---------- Dataset content

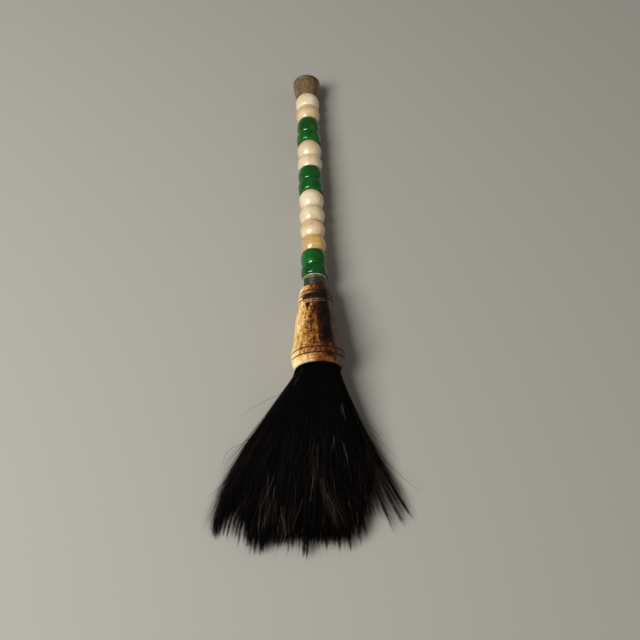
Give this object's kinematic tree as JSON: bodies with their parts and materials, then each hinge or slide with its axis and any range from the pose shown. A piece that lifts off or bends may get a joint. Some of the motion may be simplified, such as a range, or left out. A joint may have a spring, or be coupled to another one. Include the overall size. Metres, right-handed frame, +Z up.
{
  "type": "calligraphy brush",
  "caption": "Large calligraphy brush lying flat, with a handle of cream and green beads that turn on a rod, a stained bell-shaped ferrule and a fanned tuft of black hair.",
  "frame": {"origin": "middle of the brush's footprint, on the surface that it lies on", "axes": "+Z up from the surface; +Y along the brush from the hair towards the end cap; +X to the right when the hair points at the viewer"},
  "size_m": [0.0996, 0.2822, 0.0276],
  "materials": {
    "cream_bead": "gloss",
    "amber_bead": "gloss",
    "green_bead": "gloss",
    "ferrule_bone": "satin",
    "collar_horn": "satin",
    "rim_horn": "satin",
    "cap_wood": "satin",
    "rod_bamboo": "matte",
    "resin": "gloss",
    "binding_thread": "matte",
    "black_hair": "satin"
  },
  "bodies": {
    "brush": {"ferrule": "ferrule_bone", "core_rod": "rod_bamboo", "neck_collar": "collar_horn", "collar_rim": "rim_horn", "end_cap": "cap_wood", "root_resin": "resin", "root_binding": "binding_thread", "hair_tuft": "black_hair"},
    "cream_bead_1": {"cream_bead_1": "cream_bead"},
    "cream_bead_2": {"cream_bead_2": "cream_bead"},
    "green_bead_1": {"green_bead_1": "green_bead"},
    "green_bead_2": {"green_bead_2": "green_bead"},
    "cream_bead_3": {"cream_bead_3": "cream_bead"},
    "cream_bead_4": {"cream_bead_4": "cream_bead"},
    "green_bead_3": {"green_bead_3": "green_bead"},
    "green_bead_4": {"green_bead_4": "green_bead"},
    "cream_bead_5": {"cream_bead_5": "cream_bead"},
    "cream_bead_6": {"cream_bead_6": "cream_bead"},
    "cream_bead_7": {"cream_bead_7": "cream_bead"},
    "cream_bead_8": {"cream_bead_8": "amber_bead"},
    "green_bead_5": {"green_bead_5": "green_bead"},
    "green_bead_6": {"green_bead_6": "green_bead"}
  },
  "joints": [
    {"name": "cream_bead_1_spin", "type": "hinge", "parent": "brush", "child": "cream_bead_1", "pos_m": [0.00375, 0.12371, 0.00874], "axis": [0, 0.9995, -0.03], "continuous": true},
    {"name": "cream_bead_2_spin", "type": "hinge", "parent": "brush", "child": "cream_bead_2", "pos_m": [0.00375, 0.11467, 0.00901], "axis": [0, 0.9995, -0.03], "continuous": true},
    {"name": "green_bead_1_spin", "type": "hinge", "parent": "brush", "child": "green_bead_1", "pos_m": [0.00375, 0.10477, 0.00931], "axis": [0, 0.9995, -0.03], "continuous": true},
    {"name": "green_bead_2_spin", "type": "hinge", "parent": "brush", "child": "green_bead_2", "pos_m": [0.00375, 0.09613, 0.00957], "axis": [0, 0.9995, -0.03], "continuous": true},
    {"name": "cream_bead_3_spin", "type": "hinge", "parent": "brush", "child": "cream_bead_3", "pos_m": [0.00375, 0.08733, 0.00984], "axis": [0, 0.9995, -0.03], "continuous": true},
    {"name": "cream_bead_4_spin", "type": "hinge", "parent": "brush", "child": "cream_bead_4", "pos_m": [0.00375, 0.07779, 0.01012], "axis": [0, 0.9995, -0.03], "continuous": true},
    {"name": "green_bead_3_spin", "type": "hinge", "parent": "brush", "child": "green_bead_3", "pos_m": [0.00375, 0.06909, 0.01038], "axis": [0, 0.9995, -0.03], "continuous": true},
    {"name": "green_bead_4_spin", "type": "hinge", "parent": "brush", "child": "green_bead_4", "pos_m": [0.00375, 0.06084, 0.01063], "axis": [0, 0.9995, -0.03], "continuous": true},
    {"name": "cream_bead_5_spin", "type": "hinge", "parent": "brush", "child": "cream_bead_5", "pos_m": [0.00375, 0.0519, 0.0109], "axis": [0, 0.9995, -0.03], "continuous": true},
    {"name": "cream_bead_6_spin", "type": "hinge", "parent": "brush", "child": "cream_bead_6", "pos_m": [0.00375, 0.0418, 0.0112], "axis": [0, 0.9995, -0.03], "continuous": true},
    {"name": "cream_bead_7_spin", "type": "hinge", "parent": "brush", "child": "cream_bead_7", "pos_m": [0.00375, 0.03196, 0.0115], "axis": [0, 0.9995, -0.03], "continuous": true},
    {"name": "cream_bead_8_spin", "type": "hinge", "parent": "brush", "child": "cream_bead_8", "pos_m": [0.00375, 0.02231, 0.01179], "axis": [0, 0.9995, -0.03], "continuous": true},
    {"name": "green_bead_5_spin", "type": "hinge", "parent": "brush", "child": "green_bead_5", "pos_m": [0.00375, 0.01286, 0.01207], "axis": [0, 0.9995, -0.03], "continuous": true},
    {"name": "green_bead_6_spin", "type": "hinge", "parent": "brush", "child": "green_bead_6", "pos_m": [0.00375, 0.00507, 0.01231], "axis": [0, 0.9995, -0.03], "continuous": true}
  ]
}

--------------------

Brief: Reproduce the listing in full. Keep it exactly as written.

Exercise solution:
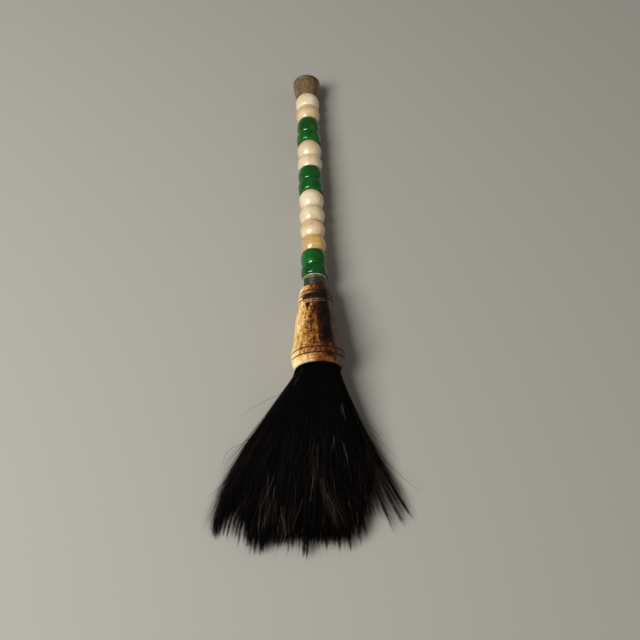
Give this object's kinematic tree as JSON: bodies with their parts and materials, then each hinge or slide with its axis and any range from the pose shown. A piece that lifts off or bends may get a joint. Some of the motion may be simplified, such as a range, or left out. A joint may have a spring, or be coupled to another one. Include the overall size. Metres, right-handed frame, +Z up.
{
  "type": "calligraphy brush",
  "caption": "Large calligraphy brush lying flat, with a handle of cream and green beads that turn on a rod, a stained bell-shaped ferrule and a fanned tuft of black hair.",
  "frame": {"origin": "middle of the brush's footprint, on the surface that it lies on", "axes": "+Z up from the surface; +Y along the brush from the hair towards the end cap; +X to the right when the hair points at the viewer"},
  "size_m": [0.0996, 0.2822, 0.0276],
  "materials": {
    "cream_bead": "gloss",
    "amber_bead": "gloss",
    "green_bead": "gloss",
    "ferrule_bone": "satin",
    "collar_horn": "satin",
    "rim_horn": "satin",
    "cap_wood": "satin",
    "rod_bamboo": "matte",
    "resin": "gloss",
    "binding_thread": "matte",
    "black_hair": "satin"
  },
  "bodies": {
    "brush": {"ferrule": "ferrule_bone", "core_rod": "rod_bamboo", "neck_collar": "collar_horn", "collar_rim": "rim_horn", "end_cap": "cap_wood", "root_resin": "resin", "root_binding": "binding_thread", "hair_tuft": "black_hair"},
    "cream_bead_1": {"cream_bead_1": "cream_bead"},
    "cream_bead_2": {"cream_bead_2": "cream_bead"},
    "green_bead_1": {"green_bead_1": "green_bead"},
    "green_bead_2": {"green_bead_2": "green_bead"},
    "cream_bead_3": {"cream_bead_3": "cream_bead"},
    "cream_bead_4": {"cream_bead_4": "cream_bead"},
    "green_bead_3": {"green_bead_3": "green_bead"},
    "green_bead_4": {"green_bead_4": "green_bead"},
    "cream_bead_5": {"cream_bead_5": "cream_bead"},
    "cream_bead_6": {"cream_bead_6": "cream_bead"},
    "cream_bead_7": {"cream_bead_7": "cream_bead"},
    "cream_bead_8": {"cream_bead_8": "amber_bead"},
    "green_bead_5": {"green_bead_5": "green_bead"},
    "green_bead_6": {"green_bead_6": "green_bead"}
  },
  "joints": [
    {"name": "cream_bead_1_spin", "type": "hinge", "parent": "brush", "child": "cream_bead_1", "pos_m": [0.00375, 0.12371, 0.00874], "axis": [0, 0.9995, -0.03], "continuous": true},
    {"name": "cream_bead_2_spin", "type": "hinge", "parent": "brush", "child": "cream_bead_2", "pos_m": [0.00375, 0.11467, 0.00901], "axis": [0, 0.9995, -0.03], "continuous": true},
    {"name": "green_bead_1_spin", "type": "hinge", "parent": "brush", "child": "green_bead_1", "pos_m": [0.00375, 0.10477, 0.00931], "axis": [0, 0.9995, -0.03], "continuous": true},
    {"name": "green_bead_2_spin", "type": "hinge", "parent": "brush", "child": "green_bead_2", "pos_m": [0.00375, 0.09613, 0.00957], "axis": [0, 0.9995, -0.03], "continuous": true},
    {"name": "cream_bead_3_spin", "type": "hinge", "parent": "brush", "child": "cream_bead_3", "pos_m": [0.00375, 0.08733, 0.00984], "axis": [0, 0.9995, -0.03], "continuous": true},
    {"name": "cream_bead_4_spin", "type": "hinge", "parent": "brush", "child": "cream_bead_4", "pos_m": [0.00375, 0.07779, 0.01012], "axis": [0, 0.9995, -0.03], "continuous": true},
    {"name": "green_bead_3_spin", "type": "hinge", "parent": "brush", "child": "green_bead_3", "pos_m": [0.00375, 0.06909, 0.01038], "axis": [0, 0.9995, -0.03], "continuous": true},
    {"name": "green_bead_4_spin", "type": "hinge", "parent": "brush", "child": "green_bead_4", "pos_m": [0.00375, 0.06084, 0.01063], "axis": [0, 0.9995, -0.03], "continuous": true},
    {"name": "cream_bead_5_spin", "type": "hinge", "parent": "brush", "child": "cream_bead_5", "pos_m": [0.00375, 0.0519, 0.0109], "axis": [0, 0.9995, -0.03], "continuous": true},
    {"name": "cream_bead_6_spin", "type": "hinge", "parent": "brush", "child": "cream_bead_6", "pos_m": [0.00375, 0.0418, 0.0112], "axis": [0, 0.9995, -0.03], "continuous": true},
    {"name": "cream_bead_7_spin", "type": "hinge", "parent": "brush", "child": "cream_bead_7", "pos_m": [0.00375, 0.03196, 0.0115], "axis": [0, 0.9995, -0.03], "continuous": true},
    {"name": "cream_bead_8_spin", "type": "hinge", "parent": "brush", "child": "cream_bead_8", "pos_m": [0.00375, 0.02231, 0.01179], "axis": [0, 0.9995, -0.03], "continuous": true},
    {"name": "green_bead_5_spin", "type": "hinge", "parent": "brush", "child": "green_bead_5", "pos_m": [0.00375, 0.01286, 0.01207], "axis": [0, 0.9995, -0.03], "continuous": true},
    {"name": "green_bead_6_spin", "type": "hinge", "parent": "brush", "child": "green_bead_6", "pos_m": [0.00375, 0.00507, 0.01231], "axis": [0, 0.9995, -0.03], "continuous": true}
  ]
}